O final do dia de hoje pode apresentar-nos um cenário europeu diverso do das primeiras horas do dia. Concretize-se a esperada vitória do candidato de extrema-direita, Norbert Hoffer, nas eleições presidenciais austríacas e um “Não” no referendo italiano – referendo sobre reformas constitucionais transformado num plebiscito onde o primeiro-ministro «Renzi arrisca futuro com referendo» – e estará concretizada um profunda alteração na distribuição de forças (e vontades) em dois dos mais importantes membros da UE.


Confirmando-se que a «Extrema-direita pode vencer presidenciais na Áustria», o país – originado com a derrocada do Império Austro-Húngaro e sobrevivente do Anschluss (anexação com a Alemanha nazi) – conhecerá o primeiro presidente de extrema-direita desde a II Guerra Mundial, o que se deverá traduzir num reforço das tendências nacionalistas que já grassam por outros estados do leste europeu.

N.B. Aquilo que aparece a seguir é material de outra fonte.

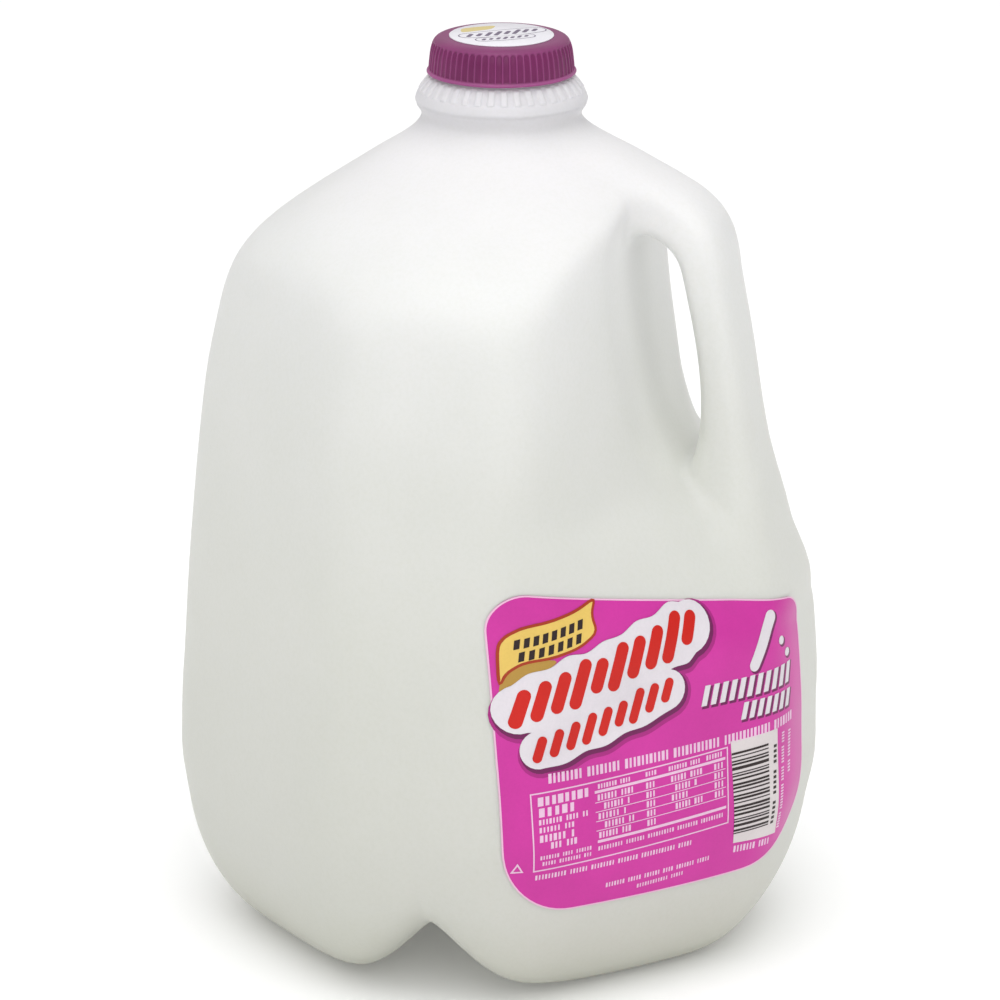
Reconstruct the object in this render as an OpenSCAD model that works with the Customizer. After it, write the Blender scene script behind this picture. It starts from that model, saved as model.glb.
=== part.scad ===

Por seu turno, a possível queda de Renzi e a convocação de eleições antecipadas poderá acelerar a ascensão do populista Beppe Grillo e o regresso do famigerado Silvio Berlusconi.
Tudo boas notícias para uma UE que há muito deixou de revelar a menor capacidade para gerir crises de qualquer natureza, salvo o recurso à comprovadamente ineficiente procrastinação responsável pela sua actual letargia.